Now, I am less inclined to sympathy in part because he did plead guilty to disorderly conduct rather than fight the charges. Clayton Cramer captured my first reaction when he said: "Craig claims it was a misunderstanding. If so, he should have vigorously challenged the charge--not pleaded guilty." Fair point. And it was politically stupid because he had to know it would come out, and that when it did a guilty plea would look really bad.
But it's possible he was, you know, scared. Imagine going to a public bathroom, doing nothing particularly incriminating, and then being arrested and charged with a sex crime. I don't know if a conviction for "lewd conduct" would require one to register as a sex offender, or what the possible penalty would be, but if it does require registration, well, there is a pretty powerful reason to plead guilty to a lesser offense.
I like to think that if I were arrested for pinching a loaf, I would fight the charges. But when you have a charge like that and an authoritative police officer testifying that tapping one's foot is a well-understood gay signal for anonymous blowjob action, it really is an uphill climb. And it's one of those cases where the accusation itself can bring out a "you pervert" reaction which makes a fair trial difficult. Given an opportunity to plead guilty to something innocuous, pay a fine, and get the hell out, I might very well take that option. And it might very well be a smart option.

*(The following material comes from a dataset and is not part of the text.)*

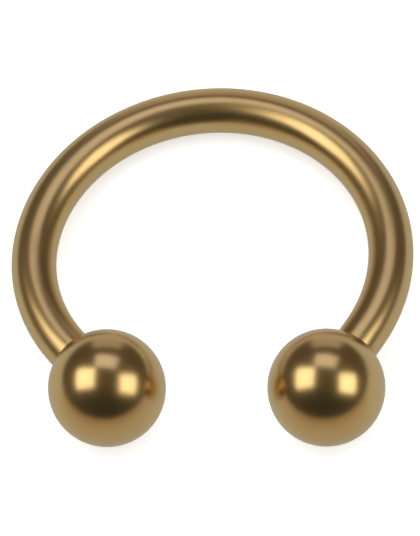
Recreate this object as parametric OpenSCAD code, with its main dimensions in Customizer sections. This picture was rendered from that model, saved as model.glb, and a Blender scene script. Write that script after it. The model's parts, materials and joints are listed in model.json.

Now, for a United States Senator, it's probably not the smart option. His only politically-viable option was to stand up, loudly proclaim his innocence, and fight like hell. He also had to accept that, pretty much no matter what happened, a lot of people were going to believe that he was trolling for gay sex in the bathroom. But I can see how he might be innocent, and maybe he took the plea out of fear, and I feel a certain sympathy for him.
Sure it's fun to pile on Senator Larry Craig. But I do think that there are some larger issues involved here, and I think it is troublesome for somebody -- anybody -- to be arrested on such ambiguous evidence and charged with a sex crime.